Так до конца. Герой все время движется по кругу, постоянно возвращаясь к точке, из которой вышел. Он идет, говорят нам, по улице, но она тянется бесконечно — тысячи опустевших улиц: «…как для кошки, все места были одинаковы для него. И ни в одном он не находил покоя. Улица все тянулась в смене фаз и настроений, всегда безлюдная: видел он себя как бы в бесконечной последовательности аватар, среди безмолвия, обреченный движению, гонимый храбростью то подавленного, то вновь разжигаемого отчаяния».

Ни разу лицо героя не попадает в фокус, черты постоянно расплываются, не застывая в каком-то определенном выражении, вся фигура словно составлена из отдельных частей, которые непонятно что удерживает вместе. «Похож он был на бродягу — и вместе с тем не похож. Ботинки у него были пыльные, брюки тоже в грязи. Но сшиты из приличной диагонали и отутюжены, а рубашка его, хотя и грязная, была белой рубашкой; на нем был галстук и соломенная шляпа, новая, с твердыми полями, заломленная нагло и зловеще над неподвижным лицом. Он не был похож на босяка в босяцком рубище, но бездомностью от него так и веяло, словно не было у него ни города, ни городка родного, ни улицы, ни камня, ни клочка земли».

Давно замечено, что судьба героя «Света в августе» аллегорически перекликается с новозаветной легендой. Да и как не заметить — аналогии провоцируются постоянно, начиная с имени.

Далее — отклики в сюжете. Джо Кристмаса выдает полиции подручный в бутлеггерском промысле — ученик, так сказать, Иуда. Скитаясь, скрываясь от преследователей, Кристмас заходит в деревенскую церковь, наводя ужас на паству, — это, конечно, изгнание менял из храма; неделя проходит между убийством Джоанны Верден и тем моментом, когда герой решает сдаться властям, — страстная неделя; расплава над Кристмасом заставляет вспомнить казнь в Иерусалиме (как и рождение в хибаре Хайнзов — рождение в хлеву).

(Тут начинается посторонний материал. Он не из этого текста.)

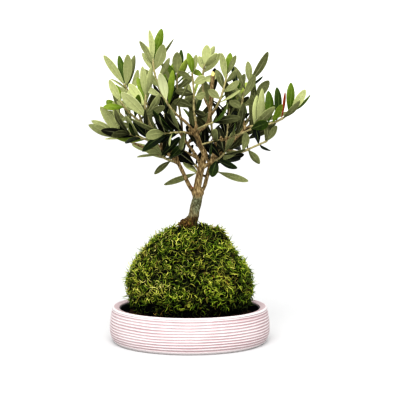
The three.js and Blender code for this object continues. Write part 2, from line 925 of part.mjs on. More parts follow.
function bladeSolid(leaf) {
  const half = PETIOLE_WIDTH / 2;
  const rows = [
    [0, half, -PETIOLE_WIDTH / 4, PETIOLE_WIDTH / 2],
    [FIRST_STATION, leaf.width / 2, 0, BLADE_THICK],
    [SECOND_STATION, leaf.width / 2, 0, BLADE_THICK],
  ];
  const corners = [];
  for (const [share, wide, edge, ridge] of rows) {
    corners.push(bladePoint(leaf, share, -wide, edge));
    corners.push(bladePoint(leaf, share, 0, ridge));
    corners.push(bladePoint(leaf, share, wide, edge));
  }
  corners.push(bladePoint(leaf, 1, 0, BLADE_THICK / 3));
  const faces = [0, 2, 1];
  for (const first of [0, 3]) {
    for (const corner of [0, 1, 2]) {
      const next = (corner + 1) % 3;
      const here = [first + corner, first + next, first + corner + 3, first + next + 3];
      if (corner === 2) faces.push(here[0], here[1], here[2], here[1], here[3], here[2]);
      else faces.push(here[0], here[1], here[3], here[0], here[3], here[2]);
    }
  }
  for (const corner of [0, 1, 2]) faces.push(6 + corner, 6 + ((corner + 1) % 3), 9);
  const geometry = new THREE.BufferGeometry().setFromPoints(corners);
  geometry.setIndex(faces);
  return solidOf(geometry);
}

function shareOfCut(shoot) {
  return (shoot.cut ?? RULE_CUT) / (shoot.places.length - 1);
}

// Points along all wood, with the room that leaves keep from it.
function woodPointsOf(shoots) {
  const points = [];
  const sample = (curve, radii, owner, shown) => {
    const count = Math.ceil(curve.getLength() / WOOD_SAMPLE);
    for (let i = 0; i <= count; i += 1) {
      const share = i / count;
      const radius = between(radii[0], radii[1], share);
      points.push({ place: curve.getPoint(share), radius, owner, share, shown });
    }
  };
  for (const limb of LIMBS) sample(pathOf(limb.places), limb.radii, "trunk", limb.shown);
  for (const shoot of shoots) sample(shoot.curve, TWIG_RADII, shoot.name, false);
  return points;
}

// A leaf of the front is tried at its own lean first, and then a little nearer or further.
const LEAN_STEPS = [0, 7, -7, 14, -14, 21, -21, 28, -28];

function frontLeaves(shoot, placed, woodPoints) {
  const chance = randomStream(shoot.seed);
  for (const [share, across, height, width, turn, lean] of shoot.leaves) {
    const base = shoot.curve.getPoint(share);
    const bow = between(...LEAF_BOWS, chance());
    for (const step of LEAN_STEPS) {
      const tip = real([across, height, base.y + lean + step]);
      const towards = tip.clone().sub(base).normalize();
      const front = new THREE.Vector3(0, -1, 0).addScaledVector(towards, towards.y).normalize();
      const facing = front.applyAxisAngle(towards, THREE.MathUtils.degToRad(turn));
      const leaf = leafFrom(base, tip, facing, width, bow);
      leaf.shoot = shoot.name;
      leaf.twigShare = share;
      if (placed.some((other) => leavesMeet(leaf, other)) || meetsWood(leaf, woodPoints)) continue;
      placed.push(leaf);
      break;
    }
  }
}

// Pairs up the twig, each turned a quarter from the last, with a leaf at the very tip.
// A leaf leans from the twig towards its side and a little upwards, and its upper face
// looks along the twig. A leaf that finds no room in a few draws is left out.
function ruleLeaves(shoot, placed, woodPoints) {
  const chance = randomStream(shoot.seed);
  const upwards = new THREE.Vector3(0, 0, 1);
  for (let pair = 0; pair <= shoot.pairs; pair += 1) {
    const share = between(FIRST_PAIR, 1, pair / shoot.pairs) - SMALL_SHARE;
    const base = shoot.curve.getPoint(share);
    const along = shoot.curve.getTangent(share);
    const across = new THREE.Vector3(0, 1, 0).cross(along).normalize();
    const beside = along.clone().cross(across);
    for (const half of [0, 1]) {
      for (let attempt = 0; attempt < RULE_TRIES; attempt += 1) {
        const stray = between(-PAIR_STRAY, PAIR_STRAY, chance());
        const turn = ((pair + 0.5) * Math.PI) / 2 + half * Math.PI + stray;
        const angle = THREE.MathUtils.degToRad(between(...LEAF_ANGLES, chance()));
        const length = between(...LEAF_LENGTHS, chance());
        const width = between(...LEAF_WIDTHS, chance());
        const bow = between(...LEAF_BOWS, chance());
        const open = pair === shoot.pairs ? angle * TIP_CLOSING : angle;
        const way = along.clone().multiplyScalar(Math.cos(open));
        way.addScaledVector(across, Math.sin(open) * Math.cos(turn));
        way.addScaledVector(beside, Math.sin(open) * Math.sin(turn));
        way.addScaledVector(upwards, LEAF_RISE).normalize();
        const tip = base.clone().addScaledVector(way, length);
        if (!inCrown(tip)) continue;
        const leaf = leafFrom(base, tip, along, width, bow);
        leaf.shoot = shoot.name;
        leaf.twigShare = share;
        if (placed.some((other) => leavesMeet(leaf, other)) || meetsWood(leaf, woodPoints)) continue;
        if (hidesLimb(leaf, woodPoints)) continue;
        placed.push(leaf);
        break;
      }
    }
  }
}

function growLeaves() {
  const shoots = [...FRONT_SHOOTS, ...RULE_SHOOTS];
  shoots.forEach((shoot, number) => {
    shoot.curve = pathOf(shoot.places);
    shoot.seed = FIRST_SEED + number * SEED_STEP;
  });
  const woodPoints = woodPointsOf(shoots);
  const placed = [];
  for (const shoot of FRONT_SHOOTS) frontLeaves(shoot, placed, woodPoints);
  for (const shoot of RULE_SHOOTS) ruleLeaves(shoot, placed, woodPoints);
  return { shoots, placed };
}

// The trunk, its limbs and the foot of every twig are one grown piece. It spreads into a
// flare over the soil, and a root stub stands in the hole below.
function makeTrunk(shoots) {
  const solids = LIMBS.map((limb) =>
    wood(pathOf(limb.places), limb.radii, 0, 1, limb.steps, limb.sides, limb.slant),
  );
  const foot = SOIL_TOP + GAP;
  const flare = new THREE.LatheGeometry(
    [
      [0, foot],
      [FLARE_RADIUS, foot],
      [FLARE_RADIUS - 2, foot + 4],
      [8, foot + 8],
      [6.6, foot + FLARE_HEIGHT],
      [0, foot + FLARE_HEIGHT],
    ].map(([radius, height]) => new THREE.Vector2(radius, height)),
    FOOT_SIDES,
  ).rotateX(Math.PI / 2);
  shaped(flare, (point) => {
    point.x += between(...FLARE_SHIFTS, (point.z - foot) / FLARE_HEIGHT);
  });
  solids.push(solidOf(flare));
  const depth = ROOT_DEPTH + ROOT_OVERLAP;
  const stub = new THREE.CylinderGeometry(ROOT_RADIUS, ROOT_RADIUS - 1, depth, FOOT_SIDES);
  stub.rotateX(Math.PI / 2).translate(0, 0, foot + ROOT_OVERLAP - depth / 2);
  solids.push(solidOf(stub));
  const fork = new THREE.SphereGeometry(1, 8, 6).rotateX(Math.PI / 2);
  fork.scale(...FORK_SIZE).translate(...FORK_PLACE);
  solids.push(solidOf(fork));
  for (const shoot of shoots) {
    const cut = shareOfCut(shoot);
    solids.push(wood(shoot.curve, TWIG_RADII, 0, cut, shoot.cut ?? RULE_CUT, TWIG_SIDES));
  }
  addPiece("trunk", geometryOf(join(solids)), COLOURS.bark, 0.85);
}

function makeShoot(shoot, leaves) {
  const cut = shareOfCut(shoot);
  const pace = shoot.curve.getPoint(cut).distanceTo(shoot.curve.getPoint(cut + SMALL_SHARE));
  const start = cut + (SMALL_SHARE * GAP) / pace;
  const steps = shoot.places.length - 1;
  const solids = [wood(shoot.curve, TWIG_RADII, start, 1, steps, TWIG_SIDES)];
  for (const leaf of leaves) solids.push(bladeSolid(leaf));
  addPiece(shoot.name, geometryOf(join(solids)), COLOURS.leaf, 0.6);
}

makeDish();
makeTray();
makeSoil();
makeMoss();
const { shoots, placed } = growLeaves();
makeTrunk(shoots);
for (const shoot of shoots) {
  makeShoot(
    shoot,
    placed.filter((leaf) => leaf.shoot === shoot.name),
  );
}

export default plant;
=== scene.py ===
import math

import bpy
import numpy as np
from bpy.props import FloatProperty, FloatVectorProperty, IntProperty, PointerProperty
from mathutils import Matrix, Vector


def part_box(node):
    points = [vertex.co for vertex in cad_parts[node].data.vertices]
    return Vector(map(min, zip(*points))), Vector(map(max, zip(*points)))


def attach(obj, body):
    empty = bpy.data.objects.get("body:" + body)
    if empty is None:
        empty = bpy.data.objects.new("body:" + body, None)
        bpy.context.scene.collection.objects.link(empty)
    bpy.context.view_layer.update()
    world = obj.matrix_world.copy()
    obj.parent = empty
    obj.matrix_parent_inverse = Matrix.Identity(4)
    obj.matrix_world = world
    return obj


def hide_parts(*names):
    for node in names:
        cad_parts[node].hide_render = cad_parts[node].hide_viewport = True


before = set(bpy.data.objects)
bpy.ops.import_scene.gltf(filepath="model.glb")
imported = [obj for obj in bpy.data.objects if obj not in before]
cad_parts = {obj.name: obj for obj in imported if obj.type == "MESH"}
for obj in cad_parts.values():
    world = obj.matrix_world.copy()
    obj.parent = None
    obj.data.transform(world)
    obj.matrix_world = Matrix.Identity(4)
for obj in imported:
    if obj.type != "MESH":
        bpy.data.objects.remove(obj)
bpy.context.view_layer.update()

bl_info = {
    "name": "Olive kokedama",
    "version": (1, 0, 0),
    "blender": (4, 5, 0),
    "location": "View3D > Sidebar > Kokedama",
    "description": "A young olive tree on a ball of moss, in a ribbed dish",
    "category": "Add Mesh",
}

# Every shape is worked out in millimetres, as the solids are, and add_piece turns it to metres.
# +X runs to the right, +Y away from the front and +Z up, from the centre of the dish's underside.
MM = 0.001
UP = np.array([0.0, 0.0, 1.0])

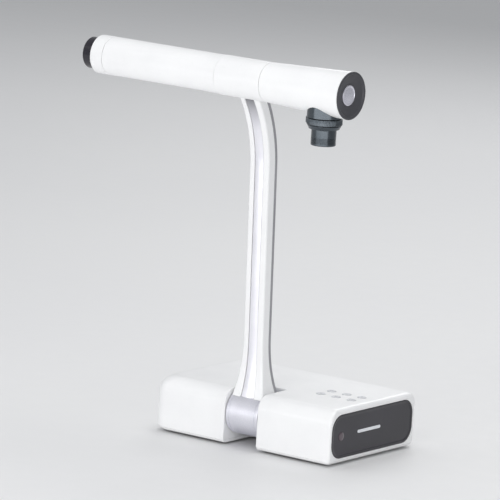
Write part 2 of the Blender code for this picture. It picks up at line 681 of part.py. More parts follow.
def make_lamp(white, black, metal, board, glow, pivot):
    near = HOUSING_HALF + SEAM
    far = TUBE_LEFT - END_CAP_LENGTH - END_RING_LENGTH - SEAM / 2
    wall = near + END_WALL_THICKNESS
    inner = LAMP_RADIUS - TUBE_WALL
    edge = LAMP_RADIUS - 0.0004
    profile = [(BORE_RADIUS, -near), (edge, -near), (LAMP_RADIUS, -near - 0.0004)]
    profile += [(LAMP_RADIUS, 0.0004 - far), (edge, -far), (inner, -far)]
    profile += [(inner, -wall), (BORE_RADIUS, -wall)]
    shell = add("lamp_shell", turned(profile, TUBE, "X"), white, pivot)
    low_x, high_x = TUBE.x - far + 0.012, TUBE.x - near - 0.016
    half = 0.0085
    low = (low_x, TUBE.y - half, TUBE.z - 0.04)
    window = box(low, (high_x, TUBE.y + half, TUBE.z - 0.012))
    cut(shell, cutter("cut_lamp_window", window, pivot))
    span = asin((half - GAP) / (LAMP_RADIUS - 0.0004))
    outline = []
    for radius, order in ((LAMP_RADIUS - 0.0004, 1), (LAMP_RADIUS - TUBE_WALL, -1)):
        for k in range(7):
            angle = -pi / 2 + order * span * (k / 3 - 1)
            outline.append(((half - GAP) * (k / 3 - 1) * order, radius * sin(angle)))
    ends = (low_x + GAP - TUBE.x, high_x - GAP - TUBE.x)
    add("lamp_diffuser", extruded_x(outline, *ends, TUBE), glow, pivot)
    low = (low_x + 0.002, TUBE.y - 0.0075, TUBE.z - 0.0150)
    high = (high_x - 0.002, TUBE.y + 0.0075, TUBE.z - 0.0134)
    add("led_board", box(low, high), board, pivot)
    fins, pitch, half_fin, root, tip = 5, 0.0034, 0.0008, -0.0105, -0.0035
    comb = [(-0.0078, -0.0131), (0.0078, -0.0131)]
    for k in range(fins):
        centre = pitch * (fins - 1) / 2 - pitch * k
        comb += [(centre + half_fin, root), (centre + half_fin, tip)]
        comb += [(centre - half_fin, tip), (centre - half_fin, root)]
    ends = (low_x + 0.002 - TUBE.x, high_x - 0.002 - TUBE.x)
    add("lamp_heatsink", extruded_x(comb, *ends, TUBE), metal, pivot)
    start = far + SEAM
    stop = TUBE_LEFT - END_CAP_LENGTH
    profile = [(inner, -start), (edge, -start), (LAMP_RADIUS, -start - 0.0004)]
    profile += [(LAMP_RADIUS, 0.0012 - stop), (LAMP_RADIUS - 0.0012, -stop), (inner, -stop)]
    add("lamp_end_ring", turned(profile, TUBE, "X"), white, pivot)
    plug = inner - GAP
    profile = [(0, 0.006 - stop), (plug, 0.006 - stop), (plug, -stop), (END_CAP_RADIUS, -stop)]
    shoulder = END_CAP_DOME - TUBE_LEFT
    for k in range(6):
        angle = k * pi / 10
        radius = END_CAP_RADIUS * cos(angle) if k < 5 else 0
        profile.append((radius, shoulder - END_CAP_DOME * sin(angle)))
    add("lamp_end_cap", turned(profile, TUBE, "X"), black, pivot)


def head_radius(x):
    """The camera head widens steadily from the housing to its end."""
    start = HOUSING_HALF + SEAM
    share = (x - start) / (TUBE_RIGHT - BEZEL_LENGTH - start)
    return HEAD_START_RADIUS + (HEAD_END_RADIUS - HEAD_START_RADIUS) * share


def make_head(white, black, metal, pivot, button_pivot):
    near = HOUSING_HALF + SEAM
    far = TUBE_RIGHT - BEZEL_LENGTH - SEAM / 2
    wall = near + END_WALL_THICKNESS
    start, stop = head_radius(near), head_radius(far)
    profile = [(BORE_RADIUS, near), (start - 0.0004, near), (start, near + 0.0004)]
    profile += [(stop, far - 0.0004), (stop - 0.0004, far), (stop - TUBE_WALL, far)]
    profile += [(start - TUBE_WALL, wall), (BORE_RADIUS, wall)]
    shell = add("head_shell", turned(profile, TUBE, "X"), white, pivot)
    lens_hole = disc(LENS_BORE_RADIUS, -0.04, -0.010, LENS, segments=ROUND)
    cut(shell, cutter("cut_lens_hole", lens_hole, pivot))
    low, high = far + SEAM, TUBE_RIGHT
    hole = 0.0118
    spigot = stop - TUBE_WALL - GAP - 0.0002
    floor = high - BEZEL_DISH
    profile = [(hole, low - 0.006), (spigot, low - 0.006), (spigot, low), (HEAD_END_RADIUS, low)]
    profile += [(HEAD_END_RADIUS, high - 0.0005), (HEAD_END_RADIUS - 0.0006, high)]
    profile += [(spigot - 0.0004, high), (hole, floor)]
    add("head_end_bezel", turned(profile, TUBE, "X"), black, pivot)
    press = hole - GAP
    profile = [(0, floor - 0.0045), (press, floor - 0.0045), (press, floor)]
    profile += [(press - 0.001, floor + 0.0008), (0, floor + 0.0012)]
    add("focus_button", turned(profile, TUBE, "X", ROUND), metal, button_pivot)


SADDLE_BOTTOM = 0.0288
RING_TOP = 0.0292
RING_BOTTOM = 0.0362
COLLAR_TOP = 0.0366
COLLAR_BOTTOM = 0.0412
TAB_REACH = 0.0028
TAB_HALF_ANGLE = radians(24)


def ring_tab(angle, radius):
    """Finger tab: a bump on the ring's rim, on the side away from the bezel."""
    away = abs(angle - pi)
    if radius < LENS_BORE_RADIUS + 0.002:
        return 0.0
    return TAB_REACH * max(0.0, 1 - away / TAB_HALF_ANGLE) ** 0.5


def make_lens(black, metal, glass, board, pivot, ring_pivot):
    bore = LENS_BORE_RADIUS + GAP
    saddle = tube(COLLAR_RADIUS, bore, -SADDLE_BOTTOM, -0.012, LENS)
    start, stop = TUBE.x + HOUSING_HALF, TUBE.x + TUBE_RIGHT
    small, large = head_radius(HOUSING_HALF) + GAP, head_radius(TUBE_RIGHT) + GAP
    profile = [(0, start), (small, start), (large, stop), (0, stop)]
    head_space = turned(profile, Vector((0, TUBE.y, TUBE.z)), "X", ROUND)
    cut(add("lens_saddle", saddle, black, pivot), cutter("cut_head_space", head_space, pivot))
    rim = COLLAR_RADIUS
    edge = rim - 0.0006
    profile = [(bore, -RING_TOP), (bore, -RING_BOTTOM), (edge, -RING_BOTTOM)]
    profile += [(rim, 0.0006 - RING_BOTTOM), (rim, -RING_TOP - 0.0006), (edge, -RING_TOP)]
    add("lens_ring", turned(profile, LENS, segments=48, swell=ring_tab), black, ring_pivot)
    profile = [(bore, -COLLAR_TOP), (bore, -COLLAR_BOTTOM)]
    profile += [(COLLAR_RADIUS - 0.003, -COLLAR_BOTTOM), (COLLAR_RADIUS - 0.0007, -COLLAR_TOP)]
    add("lens_collar", turned(profile, LENS), black, pivot)
    low, neck, top = LENS_BOTTOM, COLLAR_BOTTOM + GAP, 0.012
    neck_radius = LENS_BORE_RADIUS - GAP
    profile = [(0.0090, -top), (0.0090, 0.004 - low), (0.0114, 0.004 - low), (0.0122, -low)]
    profile += [(LENS_RADIUS - 0.0006, -low), (LENS_RADIUS, 0.0006 - low)]
    profile += [(LENS_RADIUS, -neck), (neck_radius, -neck), (neck_radius, -top)]
    add("lens_barrel", turned(profile, LENS), black, pivot)
    seat = 0.0037 - low
    profile = [(0, seat), (0.0111, seat), (0.0111, seat - 0.0008)]
    profile += [(0.0080, seat - 0.0017), (0, seat - 0.0024)]
    add("lens_glass", turned(profile, LENS, segments=ROUND), glass, pivot)
    for name, half, bottom, upper, finish in (
        ("image_sensor", 0.0045, 0.0112, 0.0094, metal),
        ("sensor_board", 0.0150, 0.0090, 0.0074, board),
    ):
        low, high = LENS - Vector((half, half, bottom)), LENS + Vector((half, half, -upper))
        add(name, box(low, high), finish, pivot)


def main():
    for existing in list(bpy.data.objects):
        bpy.data.objects.remove(existing, do_unlink=True)
    white = material("white_casing", (0.86, 0.86, 0.85), 0.35)
    silver = material("silver_paint", (0.62, 0.62, 0.66), 0.38, 0.3)
    grey = material("grey_casing", (0.42, 0.42, 0.44), 0.45)
    button_grey = material("button_grey", (0.70, 0.70, 0.72), 0.45)
    dark = material("dark_plastic", (0.05, 0.05, 0.055), 0.5)
    gloss = material("black_gloss", (0.045, 0.045, 0.065), 0.12)
    light = material("status_light", (0.95, 0.96, 1.0), 0.3)
    window = material("ir_window", (0.08, 0.03, 0.06), 0.1)
    rubber = material("rubber", (0.03, 0.03, 0.03), 0.8)
    steel = material("steel", (0.55, 0.55, 0.56), 0.35, 1.0)
    metal = material("aluminium", (0.70, 0.70, 0.72), 0.35, 1.0)
    board = material("circuit_board", (0.03, 0.22, 0.10), 0.5)
    glow = material("diffuser", (0.93, 0.94, 0.95), 0.5)
    glass = material("lens_glass", (0.05, 0.07, 0.14), 0.03)

    arm_hinge = empty("arm_hinge", HUB)
    lamp_turn = empty("lamp_turn", TUBE, arm_hinge)
    camera_turn = empty("camera_turn", TUBE, arm_hinge)
    ring_turn = empty("ring_turn", LENS, camera_turn)
    end_press = empty("end_press", TUBE + Vector((TUBE_RIGHT, 0, 0)), camera_turn)

    make_base_shell(white)
    make_base_plate(dark, steel, rubber)
    make_end_panel(gloss, light, window)
    make_buttons(button_grey, lambda name, place: empty(f"press_{name}", place))
    make_ports(steel, dark)
    make_base_insides(steel, board)
    make_hinge(steel, dark)
    make_arm(silver, white, grey, metal, rubber, arm_hinge)
    make_centre_housing(white, arm_hinge)
    make_pivot("lamp_pivot", -1, metal, arm_hinge)
    make_pivot("camera_pivot", 1, metal, arm_hinge)
    make_lamp(white, gloss, metal, board, glow, lamp_turn)
    make_head(white, dark, metal, camera_turn, end_press)
    make_lens(gloss, metal, glass, board, camera_turn, ring_turn)


main()
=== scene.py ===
"""Looks of the desktop document camera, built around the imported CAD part.

Metres, +Z up, in the CAD frame: X runs along the base and the tube, -Y is the front.
"""

import json
from math import asin, cos, pi, radians, sin, sqrt, tan

import bmesh
import bpy
from mathutils import Matrix, Vector


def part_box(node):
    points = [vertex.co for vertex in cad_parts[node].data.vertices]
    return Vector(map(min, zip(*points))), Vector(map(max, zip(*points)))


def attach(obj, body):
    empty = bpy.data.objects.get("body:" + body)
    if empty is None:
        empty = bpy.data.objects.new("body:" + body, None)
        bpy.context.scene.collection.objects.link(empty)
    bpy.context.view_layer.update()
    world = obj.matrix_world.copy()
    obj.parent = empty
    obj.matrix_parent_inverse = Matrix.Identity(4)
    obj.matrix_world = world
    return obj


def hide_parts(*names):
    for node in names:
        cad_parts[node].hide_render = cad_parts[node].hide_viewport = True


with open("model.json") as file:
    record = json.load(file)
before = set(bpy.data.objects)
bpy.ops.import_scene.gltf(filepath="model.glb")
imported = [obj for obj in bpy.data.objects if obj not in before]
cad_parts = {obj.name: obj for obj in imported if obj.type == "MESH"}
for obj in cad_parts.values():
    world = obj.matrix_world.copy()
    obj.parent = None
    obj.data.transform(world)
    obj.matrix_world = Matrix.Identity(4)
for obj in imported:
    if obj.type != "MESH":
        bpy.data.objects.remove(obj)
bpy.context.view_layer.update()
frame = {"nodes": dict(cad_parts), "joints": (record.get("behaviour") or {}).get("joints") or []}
NODES = frame["nodes"]
JOINT_AT = {joint["name"]: Vector(joint["pos_m"]) for joint in frame["joints"] if "pos_m" in joint}

# Places read from the frame
BASE_LOW, BASE_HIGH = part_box("base_shell")
LEFT_X, FRONT_Y, FOOT_Z = BASE_LOW
RIGHT_X, BACK_Y, BASE_TOP = BASE_HIGH
HUB = JOINT_AT["arm_hinge"]
TUBE = JOINT_AT["camera_tilt"]
LENS = JOINT_AT["lens_turn"]
ARM_X = HUB.x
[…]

Столь откровенное возвышение фигуры явно ущербной смущало, чтобы не сказать шокировало. У автора часто спрашивали: «Зачем вы связываете имя Христа с таким дурным человеком, как Джо Кристмас?» Он разъяснял: «Я думаю, трудно сказать про того или другого человека, какой он — дурной или хороший. Я допускаю, что есть исключения, но вообще человек — жертва собственной природы, своей среды, своего окружения, и ни про кого нельзя сказать, что он только плохой или только хороший. Человек пытается быть лучше в пределах возможного. Что же касается Кристмаса, то он просто не знал, кто он. Он понимал, что никогда и не узнает, и единственное спасение — чтобы жить с собою в мире — состояло в том, чтобы отвергнуть человечество, принять удел изгоя. Он попытался сделать это, но ему не позволили, люди не позволили. Я не считаю, что он плохой человек, он человек трагический». В другой раз Фолкнер, заметив, что трагических героев у него только трое, поставил в этот ряд и Кристмаса. И как раз поэтому отказался сравнить его с Лупоглазым, тот и впрямь «исключение» — чудовище.